The only other controller on duty at the time was in a different room at the top of the tower, directing planes on the ground and flights that had just taken off or were about to land at Charleston International. An air-traffic control facility near Jacksonville, Fla., controls all Charleston-area plane traffic over 10,000 feet.

The ill-timed nap happened as criticism of FAA work rules and staffing policies have risen to a clamor.

The federal air-traffic control system drew scrutiny just weeks before the Charleston incident. On Aug. 28, a Comair jet in the dark of morning crashed on takeoff in Lexington, Ky., killing 49 people.

The sole controller on duty at the time of the accident had slept only two hours since his previous shift and failed to warn the pilots they had turned onto a runway that was too short.

The National Air Traffic Controllers Association, a union, said most airport towers are understaffed.

There are 14,200 FAA air-traffic controllers in the United States, about 1,000 fewer than there were three years ago.
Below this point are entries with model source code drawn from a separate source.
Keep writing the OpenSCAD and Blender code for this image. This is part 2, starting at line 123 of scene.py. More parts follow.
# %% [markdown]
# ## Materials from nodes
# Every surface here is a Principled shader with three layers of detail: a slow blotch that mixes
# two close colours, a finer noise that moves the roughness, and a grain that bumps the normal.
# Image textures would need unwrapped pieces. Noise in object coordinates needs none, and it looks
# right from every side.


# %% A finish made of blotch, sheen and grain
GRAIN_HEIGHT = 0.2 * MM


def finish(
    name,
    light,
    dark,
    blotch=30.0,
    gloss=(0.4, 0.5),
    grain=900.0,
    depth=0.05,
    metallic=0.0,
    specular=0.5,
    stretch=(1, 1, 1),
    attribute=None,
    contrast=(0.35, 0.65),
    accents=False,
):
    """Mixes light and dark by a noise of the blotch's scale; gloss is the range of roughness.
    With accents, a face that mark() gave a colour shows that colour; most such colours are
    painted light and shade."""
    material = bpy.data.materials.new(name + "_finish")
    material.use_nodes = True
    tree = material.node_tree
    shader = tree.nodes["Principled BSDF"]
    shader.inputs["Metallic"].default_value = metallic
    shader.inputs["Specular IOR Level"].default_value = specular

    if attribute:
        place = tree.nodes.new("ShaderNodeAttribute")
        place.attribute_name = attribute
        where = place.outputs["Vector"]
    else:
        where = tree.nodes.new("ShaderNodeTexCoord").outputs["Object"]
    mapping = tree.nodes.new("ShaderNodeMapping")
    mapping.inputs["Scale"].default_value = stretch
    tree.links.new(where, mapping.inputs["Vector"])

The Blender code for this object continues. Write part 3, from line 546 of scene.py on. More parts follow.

Doug Church, a spokesman with the association, said six-day workweeks and mandatory overtime are becoming the norm at many airports.

"This is a tired work force, no doubt about it," he said. "There are fewer controllers handling more traffic than ever before."

After the Lexington crash, the FAA started reinforcing an old rule requiring that at least two controllers are on duty at all times in airports that handle commercial traffic. The FAA also threatened to suspend for up to 10 days controllers who nap during breaks.

The 23 FAA controllers who work at Charleston International, the state's busiest airport, handle about 490 takeoffs and landings a day.

At peak travel times, two controllers direct traffic from the top of the tower, while three others and a supervisor handle traffic from the radar room where the controller dozed off. Between the hours of 11 p.m. and 6 a.m., there are usually only two controllers on duty, working in separate rooms.

Officials at the Charleston County Aviation Authority and the adjacent Charleston Air Force Base declined to comment, saying that had no control over air-traffic control staff or policies.

The FAA does not keep statistics on how often its controllers fall asleep on the job and it is not required to report it when they do. The most recent such incident on record occurred in 1991 when an airline with about 100 passengers circled southern Spain for 40 minutes, while a controller snoozed thousands of feet below.

Tim Sieber, an aviation consultant with the Boyd Group in Colorado, said air-traffic controllers are the "most overworked" employees in the airline industry.

"I suspect that this probably happens more often than we think," Sieber said.